Some 1.15 million over-fives — thought to be mostly adolescents and the elderly — are dying in these regions each year from diarrhoeal diseases, according to the research, commissioned by the WHO. Until now the death toll estimate for these regions came to 380,000.

Preliminary results from the study — which has yet to be published — were presented at this week’s meeting of the Foodborne Disease Burden Epidemiology Reference Group (FERG) (29 October) in Switzerland.

"These estimates highlight the significant burden of diarrhoeal diseases in adolescents and adults in the developing world," said Martyn Kirk, chair of the FERG Enteric Diseases Task Force, who presented the results.

For the study, Christa Fischer-Walker and Robert Black from Johns Hopkins School of Public Health in the US searched 25,000 journal articles for information on diarrhoea in the over-fives. Only six of the articles contained reliable figures on diarrhoeal deaths in developing countries for this age group (compared to hundreds for younger children) — and there was no data for China, Latin America, the Middle East or South Asia.

The new estimate is on a par with the global annual death toll for malaria. It is also equivalent to nearly one-third of all HIV deaths and to almost half the number of global deaths from tuberculosis, says Claudia Stein, medical officer of the WHO’s Department of Food Safety and Zoonoses.

"What makes the tragedy even greater is that many of these diseases are clearly preventable," said Jørgen Schlundt, director of FOS. Schlundt calls for policymakers to be alerted to cheap strategies known to prevent diarrhoea.
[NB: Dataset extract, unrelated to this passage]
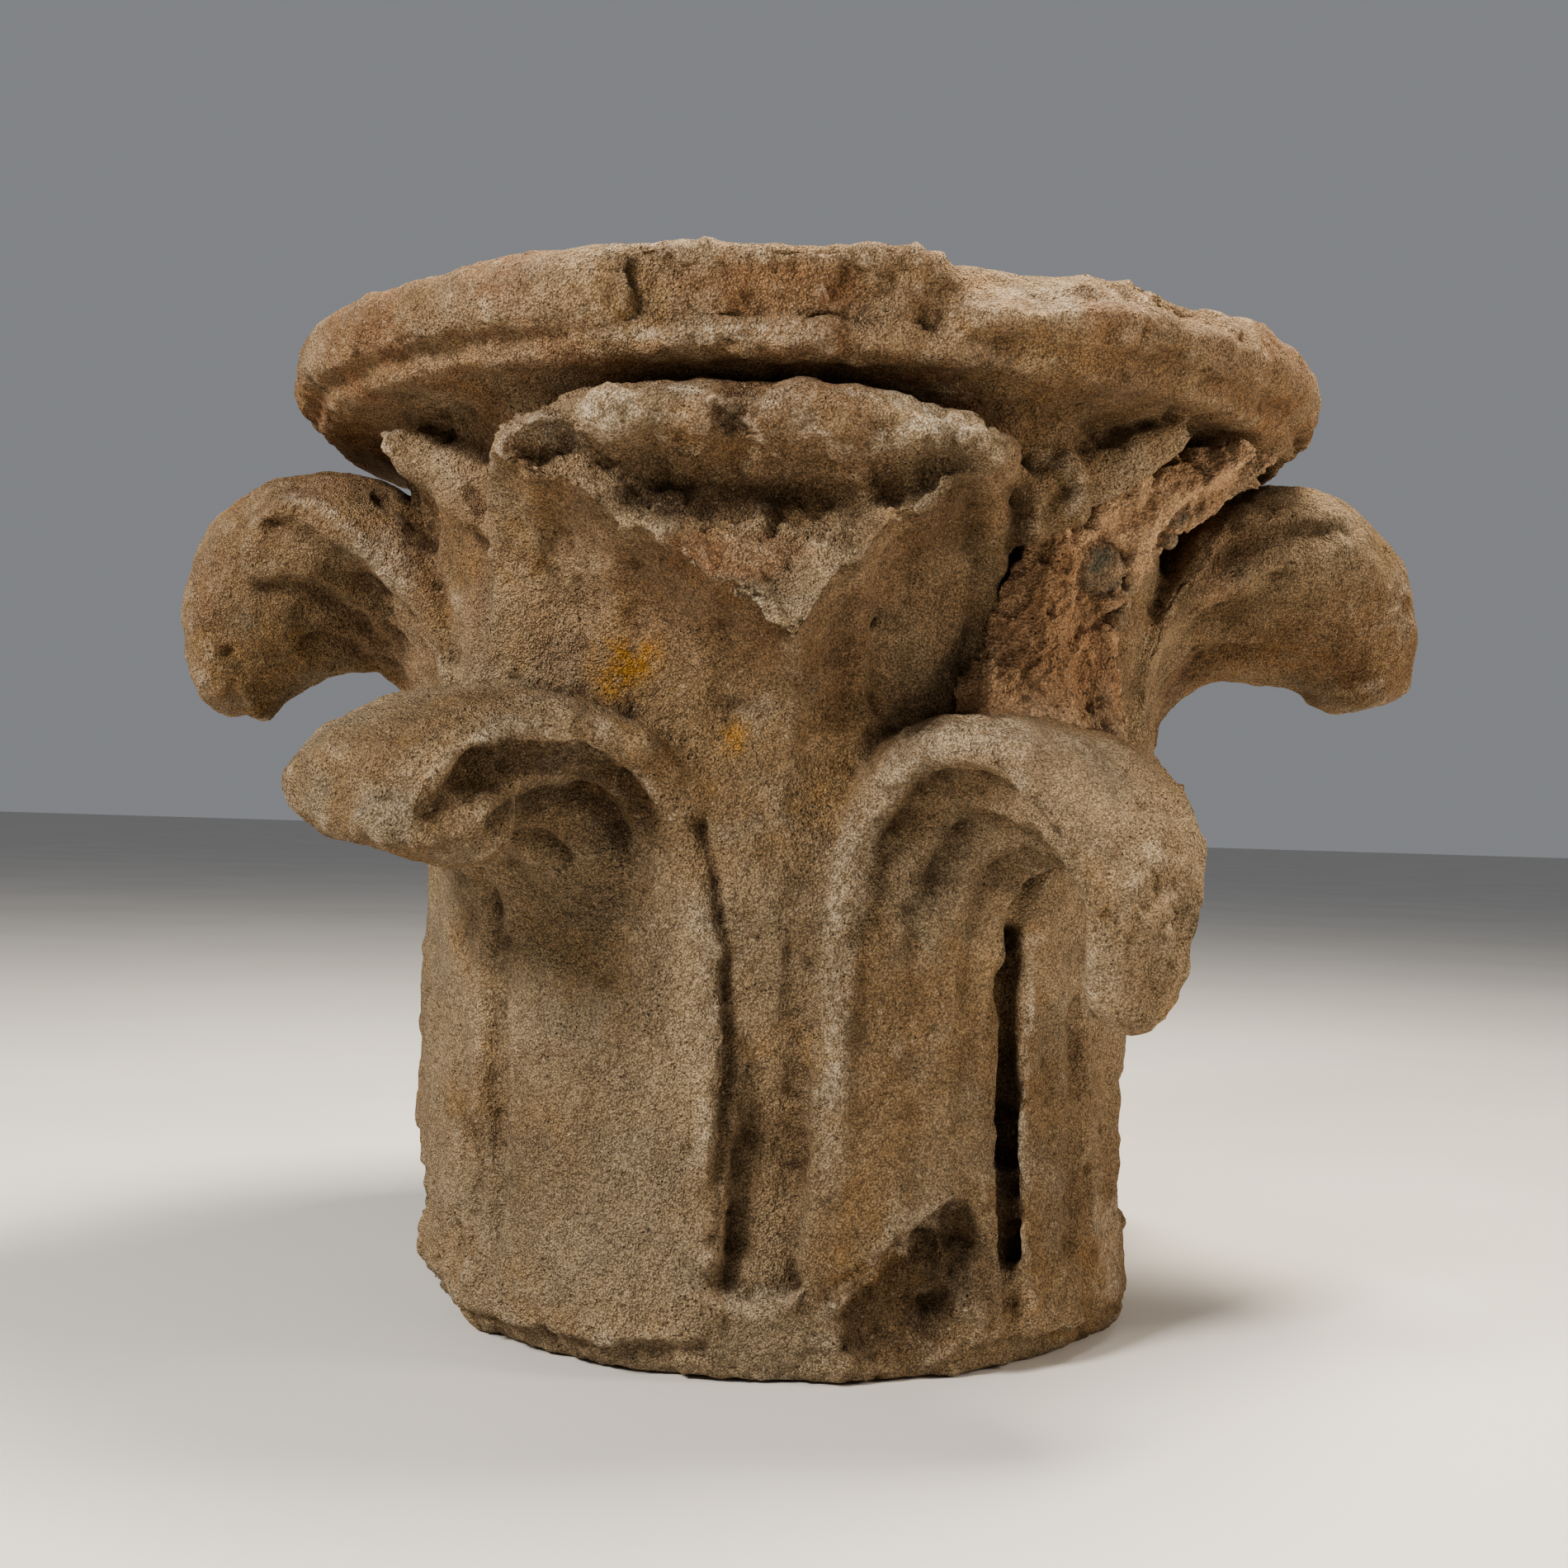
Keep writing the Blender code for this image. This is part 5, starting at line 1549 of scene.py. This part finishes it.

Improvements in food safety, sanitation and hygiene are critical, says Kirk. He told the meeting that nearly half (48.9 per cent) of diarrhoeal deaths in the developing world are caused by the bacteria Enterotoxigenic Escherichia coli and Vibrio cholerae, both of which are associated with poor sanitation and are common in resource-poor countries.

Stein says major gaps remain in scientists’ understanding of diarrhoeal deaths. Research focusing on older people attracts little funding, as a result of which the problem has never been thoroughly assessed in this group.

But it is expected that some of these gaps will be filled next year, when results emerge from studies in China and India. The FERG is also planning country-level studies across the world, the results of which should begin to emerge in 2010.